◆ Exercise requirements ◆
Keep to the lines between the one holding "doc.recompute()" and the one holding "cad_parts[obj.name] = obj", inclusive, and write them out exactly.

◆ Collected material ◆
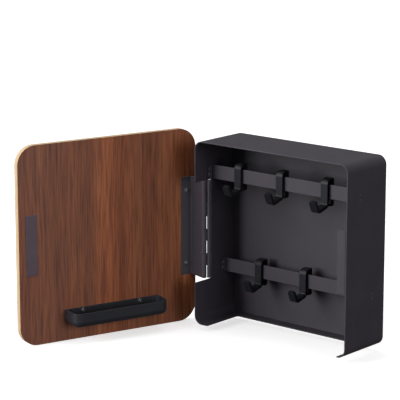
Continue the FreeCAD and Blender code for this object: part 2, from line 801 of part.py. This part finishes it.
def make_everything():
    make_sheet()
    make_cabinet_shell()
    make_back_panel()
    make_magnet_sheet()
    for side in ("upper", "lower"):
        level = side + "_rail_level"
        setback = side + "_rail_setback"
        make_rail(side + "_rail", level, setback)
        make_rail_rivets(side + "_rail_rivets", level, setback)
    make_catch_plate()
    make_catch_rivets()
    make_hinge_body_leaf()
    make_hinge_rivets()
    make_hinge_door_leaf()
    make_hinge_pin()
    make_door_layer("door_inner_veneer", "axis_standoff", "veneer_thick", "veneer_thick")
    make_door_layer("door_core", "axis_standoff + veneer_thick", "core_thick",
                    "screw_length - leaf_gauge - veneer_thick + 2 * pilot_clearance")
    make_door_layer("door_outer_veneer", "axis_standoff + veneer_thick + core_thick", "veneer_thick", None)
    make_door_magnet_strip()
    make_tray()
    make_door_screws()
    for label in ("hook_upper_left", "hook_upper_middle", "hook_upper_right"):
        make_hook(label, "upper_rail_setback", "upper_rail_level")
    for label in ("hook_lower_left", "hook_lower_right"):
        make_hook(label, "lower_rail_setback", "lower_rail_level")


def check_and_export():
    """Stop on any failed object, then write one STEP file for each piece."""
    doc.recompute()
    for item in doc.Objects:
        for fault in ("Invalid", "Error"):
            if fault in item.State:
                raise RuntimeError("%s is in state %s" % (item.Label, item.State))
    os.makedirs("parts", exist_ok=True)
    for piece in PIECES:
        shape = piece.Shape
        if shape.isNull() or not shape.isValid() or not shape.Solids:
            raise RuntimeError("%s has no valid solid" % piece.Label)
        shape.exportStep("parts/%s.step" % piece.Label)
        print("%-20s %2d solid(s) %10.1f mm3" % (piece.Label, len(shape.Solids), shape.Volume))


make_everything()
check_and_export()
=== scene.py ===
"""Looks for the key organiser: a black sheet-steel key cabinet with a walnut-veneered door.

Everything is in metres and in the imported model's frame: +X right, +Y into the wall, +Z up.
"""

import json
import math

import bmesh
import bpy
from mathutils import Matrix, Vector

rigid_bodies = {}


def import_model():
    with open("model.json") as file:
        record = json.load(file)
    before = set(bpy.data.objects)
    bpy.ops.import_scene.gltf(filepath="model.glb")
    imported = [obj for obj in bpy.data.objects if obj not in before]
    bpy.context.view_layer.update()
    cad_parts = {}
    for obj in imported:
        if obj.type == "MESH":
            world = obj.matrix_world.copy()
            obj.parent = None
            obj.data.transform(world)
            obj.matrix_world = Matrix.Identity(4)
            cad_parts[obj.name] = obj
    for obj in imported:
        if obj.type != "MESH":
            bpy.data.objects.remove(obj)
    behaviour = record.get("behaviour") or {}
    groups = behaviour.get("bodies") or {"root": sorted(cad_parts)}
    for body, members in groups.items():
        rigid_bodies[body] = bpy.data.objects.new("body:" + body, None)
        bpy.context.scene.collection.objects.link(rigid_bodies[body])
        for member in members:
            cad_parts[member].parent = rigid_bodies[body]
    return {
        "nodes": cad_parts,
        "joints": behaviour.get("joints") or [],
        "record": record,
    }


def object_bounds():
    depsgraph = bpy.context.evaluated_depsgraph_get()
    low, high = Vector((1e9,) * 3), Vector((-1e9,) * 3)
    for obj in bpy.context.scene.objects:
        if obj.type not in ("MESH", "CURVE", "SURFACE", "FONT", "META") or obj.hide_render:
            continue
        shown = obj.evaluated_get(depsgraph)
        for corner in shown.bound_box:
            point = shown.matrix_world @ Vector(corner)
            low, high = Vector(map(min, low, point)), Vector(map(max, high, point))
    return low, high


for leftover in list(bpy.data.objects):
    bpy.data.objects.remove(leftover)
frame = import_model()
bpy.context.view_layer.update()
CAD_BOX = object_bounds()
NODES = frame["nodes"]
MM = 0.001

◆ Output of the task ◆
    doc.recompute()
    for item in doc.Objects:
        for fault in ("Invalid", "Error"):
            if fault in item.State:
                raise RuntimeError("%s is in state %s" % (item.Label, item.State))
    os.makedirs("parts", exist_ok=True)
    for piece in PIECES:
        shape = piece.Shape
        if shape.isNull() or not shape.isValid() or not shape.Solids:
            raise RuntimeError("%s has no valid solid" % piece.Label)
        shape.exportStep("parts/%s.step" % piece.Label)
        print("%-20s %2d solid(s) %10.1f mm3" % (piece.Label, len(shape.Solids), shape.Volume))


make_everything()
check_and_export()
=== scene.py ===
"""Looks for the key organiser: a black sheet-steel key cabinet with a walnut-veneered door.

Everything is in metres and in the imported model's frame: +X right, +Y into the wall, +Z up.
"""

import json
import math

import bmesh
import bpy
from mathutils import Matrix, Vector

rigid_bodies = {}


def import_model():
    with open("model.json") as file:
        record = json.load(file)
    before = set(bpy.data.objects)
    bpy.ops.import_scene.gltf(filepath="model.glb")
    imported = [obj for obj in bpy.data.objects if obj not in before]
    bpy.context.view_layer.update()
    cad_parts = {}
    for obj in imported:
        if obj.type == "MESH":
            world = obj.matrix_world.copy()
            obj.parent = None
            obj.data.transform(world)
            obj.matrix_world = Matrix.Identity(4)
            cad_parts[obj.name] = obj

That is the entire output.